LOCAL 773 TRUCKER PUBLISHES BOOK

 The Philadelphia Inquirer (R) 

 

Trucker offers wisdom for road


The 22-year driver from Pennsburg wrote a guide to surviving driving.
By Larry Lewis
Inquirer Staff Writer

Toll takers along the Pennsylvania Turnpike have come to know Stroehmann's driver Richard Freer of Pennsburg pretty well. He's the guy who maneuvers his tractor-trailer load of fresh rolls up to their booths, leans out the window, and hands them a copy of his new book. "I have a chapter about tollbooths and how drivers treat people in them so badly," said Freer, 42, a commercial driver for 22 years. "People gun their engines when they pull away, and leave the booths full of fumes."


There are 24 chapters in all in his book, Survive Your Drive: A survival guide for driving in the new millennium, available since October.
"It's a little raw in places," he said. "But that's OK. I'm a truck driver." What the 150-page volume does have is a professional driver's insights into life on the road.


"I'd like to sell books, sure," said Freer, a 1979 North Penn High School graduate who struggled with classroom English. "But I really want to save lives. If I could save just one life, wouldn't that be great?"

He has driven an armored truck in Arizona, delivered theater tickets by motorcycle, and was, for 15 years, a driver for Consolidated Freightways, now out of business. "We covered every zip code in the United States," Freer said. "That's just an interesting business. You go in every business, talk to people, learn how things are made. If you name any business in this five-county area, I've been there." Driving runs in his family, he said. His mother has been a bus driver in the North Penn School District for 26 years.

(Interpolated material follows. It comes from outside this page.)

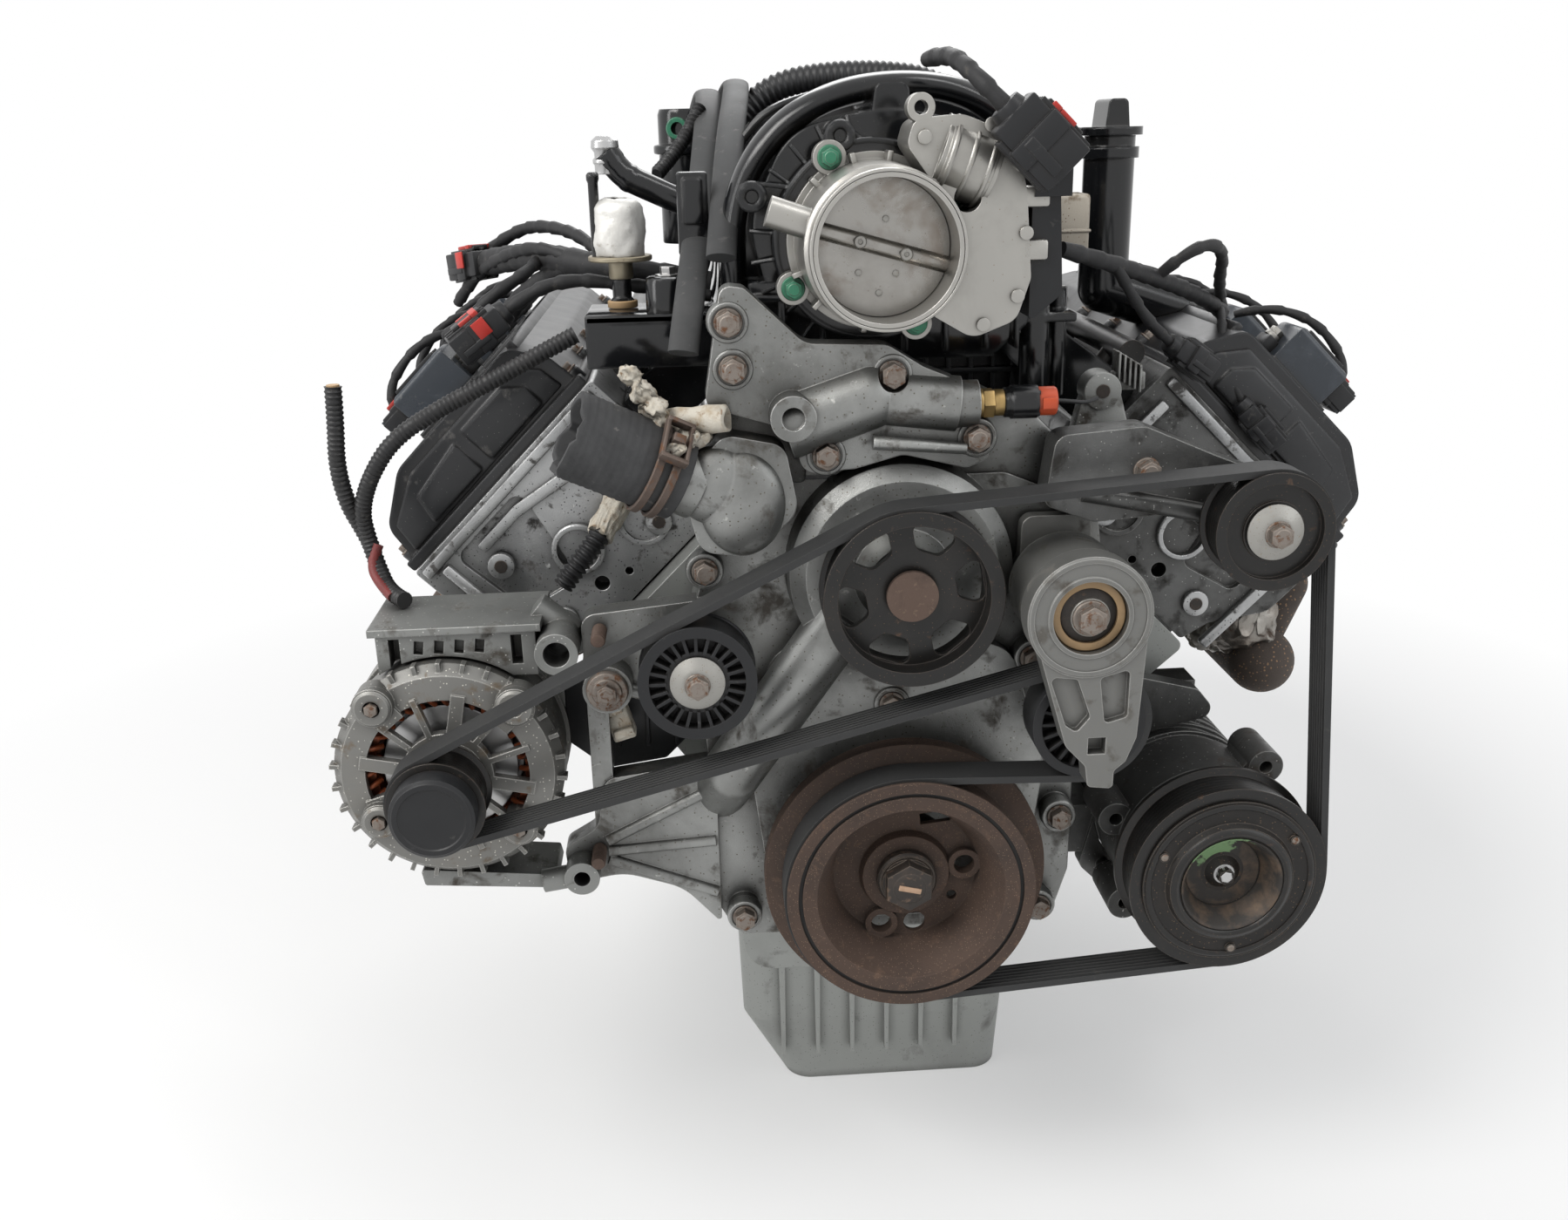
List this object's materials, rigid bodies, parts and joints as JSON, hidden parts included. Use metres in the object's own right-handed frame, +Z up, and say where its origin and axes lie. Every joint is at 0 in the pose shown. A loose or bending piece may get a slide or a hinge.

His two brothers and his sister are on the road a lot as salespeople.
"I used to get mad like everybody else," Freer said. "I would get irate. I would yell out the window. One day, about 10 years ago, I got really mad at a guy, and I realized I was killing myself with stress. It really did change my life."

He began looking for ways to take the stress out of driving. Whatever he discovered he wrote down in a black-and-white composition book he bought in a dollar store. He wrote for years, while waiting to get into loading docks, on breaks, at lunch. He wrote the manuscript on a hand-me-down computer in his basement.